EL CRISTAL CON QUE SE MIRE DISTORSIONA LA CRÓNICA HISTÓRICA
200 años de historia podrían convertirse en 200 años de aprendizaje. Si hay una lectura desapasionada que venza la superficie, la memoria tiene potencial como conocimiento técnico. Y una nación que hace de su historia un manual puede intervenir con creciente libertad y conciencia en su propio desarrollo siendo en consecuencia más solidaria.
Dos hechos fundamentales de la historia de El Salvador se aproximan a una importante conmemoración: el bicentenario de la República y los 30 años de la firma de los Acuerdos de Chapultepec. En ambos casos, se abre la puerta para revisitar y entender de modo más profundo las líneas y fuerzas que han delineado el desarrollo de la crónica nacional, comprender la lógica que ha influido en el diseño del Estado y la matriz de las insatisfacciones de nuestro presente.
Es la nuestra una república joven, de apenas 200 años, y sin embargo lo que la población conoce acerca de los hechos independentistas, el contexto regional en el que sucedieron o las motivaciones de las clases domésticas que dirigían el sistema colonial para separarse de la Corona española es difuso. Mucho abonó la confusión de los historiadores y luego de los educadores acerca de dónde poner el énfasis al revisitar 1821: en lo fenoménico, firmado por gobernantes y personajes, o en lo explicativo, es decir en las relaciones de aquellos hombres con su comunidad y con su desarrollo, que explicarían las manifestaciones decisivas de los condicionantes económicos y políticos.
Y también hay dificultades para entender la guerra civil y lo que la firma de los Acuerdos de Paz de 1992 supusieron para el Estado y para la sociedad salvadoreñas. Este comentario no se refiere a la poco ilustrada opinión del presidente de la República, sino al todavía muy pesado sesgo con que los protagonistas reconstruyen el conflicto, a lo controversial que todavía resultan algunos datos y a la inmediata participación de los firmantes en la vida político-partidaria; esa continuidad impidió a la nación dimensionar con más objetividad la relevancia del documento de Chapultepec.
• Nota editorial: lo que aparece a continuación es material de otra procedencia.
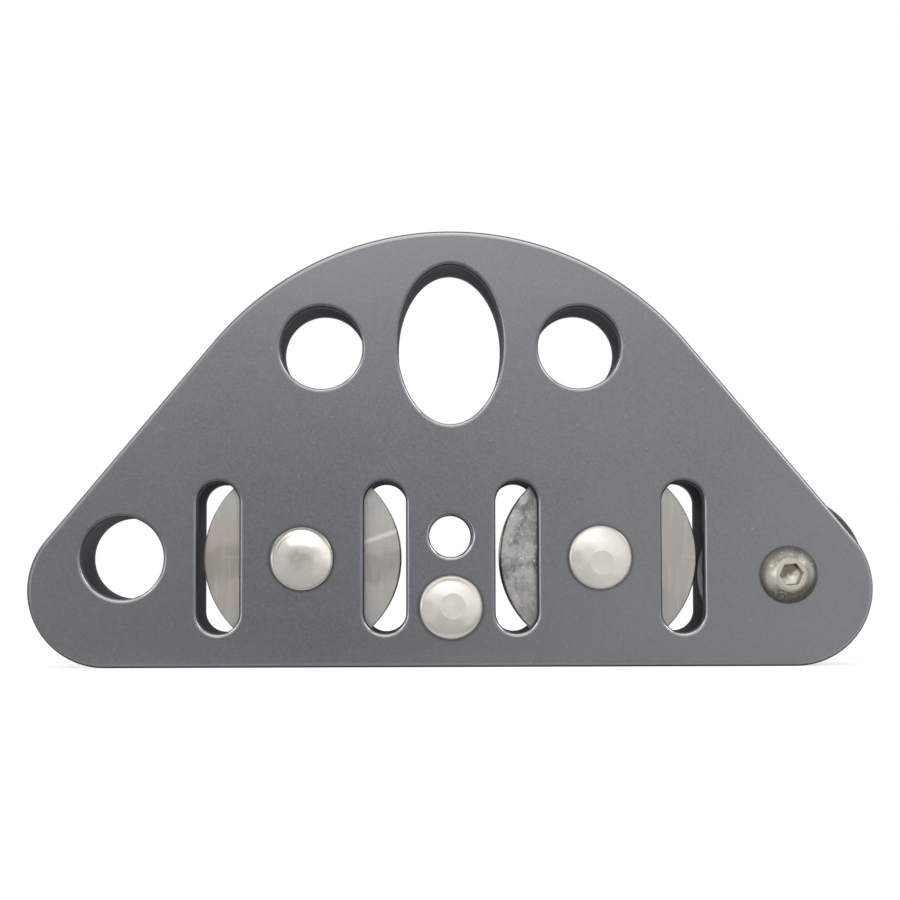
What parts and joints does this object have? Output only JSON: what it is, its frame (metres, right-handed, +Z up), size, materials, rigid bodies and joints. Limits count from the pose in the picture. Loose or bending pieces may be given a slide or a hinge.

Idealmente, la nación debe encarar estas conmemoraciones como oportunidad, la de comprender mejor la dialéctica, la interrelación de las fuerzas que operaron en 1821 y 1992, así como de qué manera la evolución de las fuerzas productivas se manifestó en ambas coyunturas.
Si se entiende la historia de ese modo y no como un cuento cuyo curso obedece a causas particulares y únicas como el azar, los apetitos o el ánimo de los dirigentes, 200 años de historia podrían convertirse en 200 años de aprendizaje. Si hay una lectura desapasionada que venza la superficie, la memoria tiene potencial como conocimiento técnico. Y una nación que hace de su historia un manual puede intervenir con creciente libertad y conciencia en su propio desarrollo siendo en consecuencia más solidaria.
Fijarse esa meta para septiembre de 2021 y enero de 2022 no es una tarea exclusiva del Estado salvadoreño, mucho menos cuando los momentáneos administradores de su aparato de gobierno no tienen la capacidad de análisis ni la estatura necesarias; la nación en su conjunto, los sectores más ilustrados de la sociedad, los centros de pensamiento y los educadores deben abrazar este propósito. No sólo hay demanda de conocimiento y comprensión de su país de las nuevas generaciones, sino la obligación moral de dos generaciones previas de trasladarles las aspiraciones que llevaron a El Salvador a perder una década, a desdecirse egoístamente de su pasado, y a mantener la aspiración de una vida en democracia sobre la mesa.